Mr. Salgado increasingly turned his lens on nature - drawing close enough to photograph the armor-like skin on a marine iguana in the Galapagos and, other times, pulled back for vistas such as a river through the Alaskan wilderness and the sculpted curves of Antarctic icebergs.
An iceberg between Paulet and South Shetland islands off Antarctica, shown in a scene from "The Salt of the Earth."
Courtesy of (c) Sebastiao Salgado
In his 'Amazonia' series, Mr. Salgado traveled across the rainforest, taking portraits of Indigenous people and chronicling the power of the natural world such as towering clouds, appearing in his photos the color of forged steel, rising above the forest canopy.
In a private nature reserve, he and his wife planted more than 300 species of trees as part of a rewilding. As the trees grew, birds and insects returned. The tree roots held back erosion.
'Although we were amazed at how nature can fight back, we began to get worried about the threat to the whole planet,' Mr. Salgado told the British Journal of Photography in 2013.
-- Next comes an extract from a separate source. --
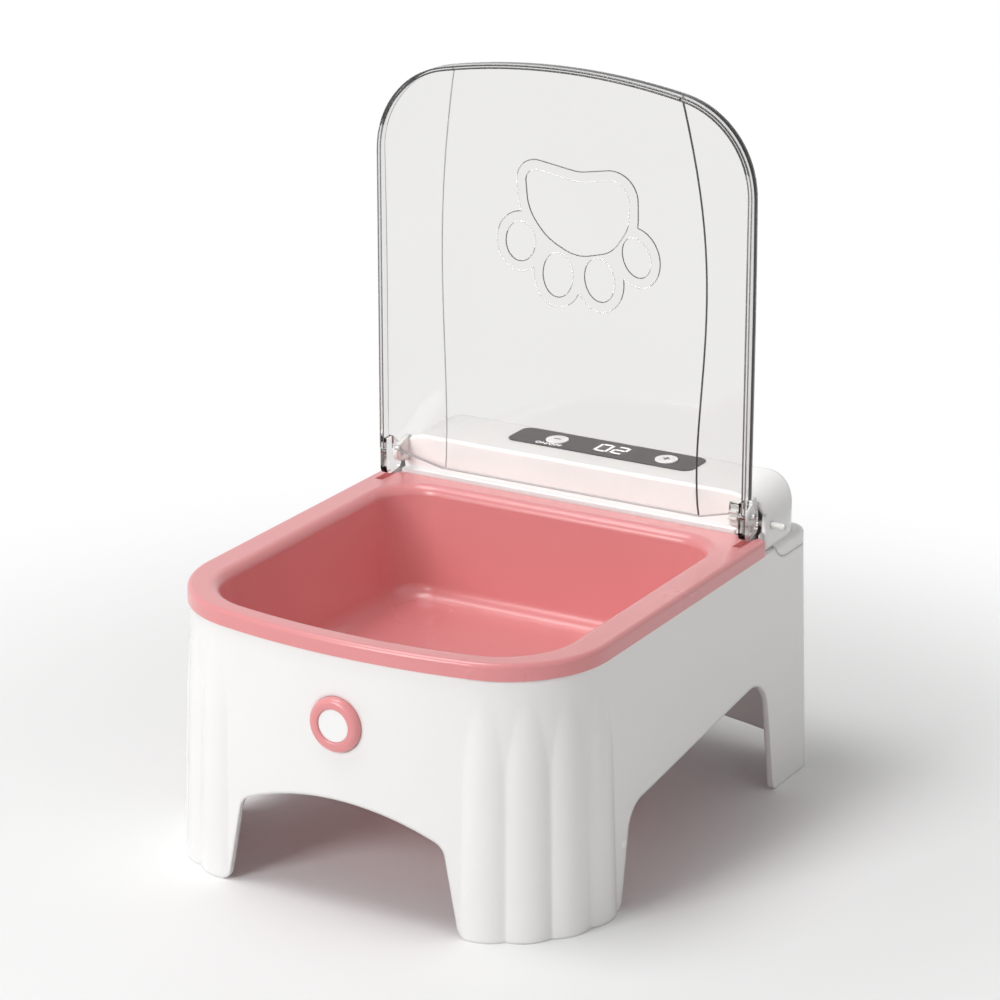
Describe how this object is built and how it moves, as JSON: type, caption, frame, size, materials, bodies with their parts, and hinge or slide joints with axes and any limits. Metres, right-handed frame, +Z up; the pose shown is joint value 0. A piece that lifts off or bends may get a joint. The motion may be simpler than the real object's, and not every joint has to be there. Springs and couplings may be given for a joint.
{
  "type": "motion sensor pet bowl",
  "caption": "Food tray in a legged stand; a front motion sensor has a geared motor lift the clear hinged lid, with a button panel and display at the rear.",
  "frame": {"origin": "middle of the footprint, on the floor that the feet stand on", "axes": "+X across the bowl to the right seen from the front, +Y from the animal's side to the rear, +Z up; the lid is stored standing open"},
  "size_m": [0.2088, 0.2508, 0.3263],
  "materials": {
    "white_shell": "satin gloss moulding",
    "pink_tray": "satin gloss moulding",
    "clear_lid": "clear polished plastic",
    "white_lens": "milky lens",
    "black_panel": "glossy film",
    "white_button": "satin",
    "white_gear": "moulded",
    "grey_works": "moulded",
    "green_board": "solder mask",
    "cable": "matt jacket",
    "battery_wrap": "shrink wrap",
    "steel": "plain"
  },
  "bodies": {
    "stand": {"base_housing": "white_shell", "battery_cell": "battery_wrap", "battery_door": "white_shell", "battery_holder": "grey_works", "bay_cover": "white_shell", "bay_screws": "steel", "board_screws": "steel", "bowl": "pink_tray", "bracket_screws": "steel", "charge_board": "green_board", "charge_socket": "steel", "control_board": "green_board", "control_panel": "black_panel", "display_module": "black_panel", "door_screw": "steel", "gear_motor": "steel", "housing_screws": "steel", "motor_bracket": "grey_works", "rear_cover": "white_shell", "sensor_board": "green_board", "sensor_cable": "cable", "sensor_clamp": "grey_works", "sensor_lens": "white_lens", "sensor_ring": "pink_tray", "tact_switches": "grey_works"},
    "lid": {"lid": "clear_lid", "lid_gear": "white_gear", "hinge_pin_left": "steel", "hinge_pin_right": "steel"},
    "idler": {"idler_gear": "white_gear", "idler_shaft": "white_gear"},
    "pinion": {"motor_pinion": "white_gear", "motor_shaft": "steel"},
    "minus_button": {"minus_button": "white_button"},
    "plus_button": {"plus_button": "white_button"}
  },
  "joints": [
    {"name": "lid_hinge", "type": "hinge", "parent": "stand", "child": "lid", "pos_m": [0, 0.0746, 0.1331], "axis": [1, 0, 0], "range_deg": [0, 90]},
    {"name": "idler_spin", "type": "hinge", "parent": "stand", "child": "idler", "pos_m": [0.086, 0.08728, 0.12607], "axis": [1, 0, 0], "range_deg": [-47.4, 0]},
    {"name": "pinion_spin", "type": "hinge", "parent": "stand", "child": "pinion", "pos_m": [0.086, 0.09996, 0.11904], "axis": [1, 0, 0], "range_deg": [0, 90.1]},
    {"name": "minus_press", "type": "slide", "parent": "stand", "child": "minus_button", "axis": [0, 0, -1], "range_m": [0, 0.0006], "stiffness_N_per_m": 1500, "springref_m": -0.0003},
    {"name": "plus_press", "type": "slide", "parent": "stand", "child": "plus_button", "axis": [0, 0, -1], "range_m": [0, 0.0006], "stiffness_N_per_m": 1500, "springref_m": -0.0003}
  ],
  "couplings": [
    {"joint": "idler_spin", "follows": "lid_hinge", "ratio": -0.52632},
    {"joint": "pinion_spin", "follows": "lid_hinge", "ratio": 1}
  ]
}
'There is a strange idea that nature and humanity are different but in fact this separation poses a great threat to humanity,' he added. 'We think we can control nature, but it's easy to forget that we need it for our survival.'
Manda Yawanawá, from the village of Escondido. Rio Gregório Indigenous Territory, State of Acre, Brazil, 2016 © Sebastião Salgado
© Sebastião Salgado, courtesy of Robert Klein Gallery
Sebastião Ribeiro Salgado Jr. was born in Aimorés, in the Brazilian state of Minas Gerais north of Rio de Janeiro, on Feb. 8, 1944. His family operated a cattle ranch.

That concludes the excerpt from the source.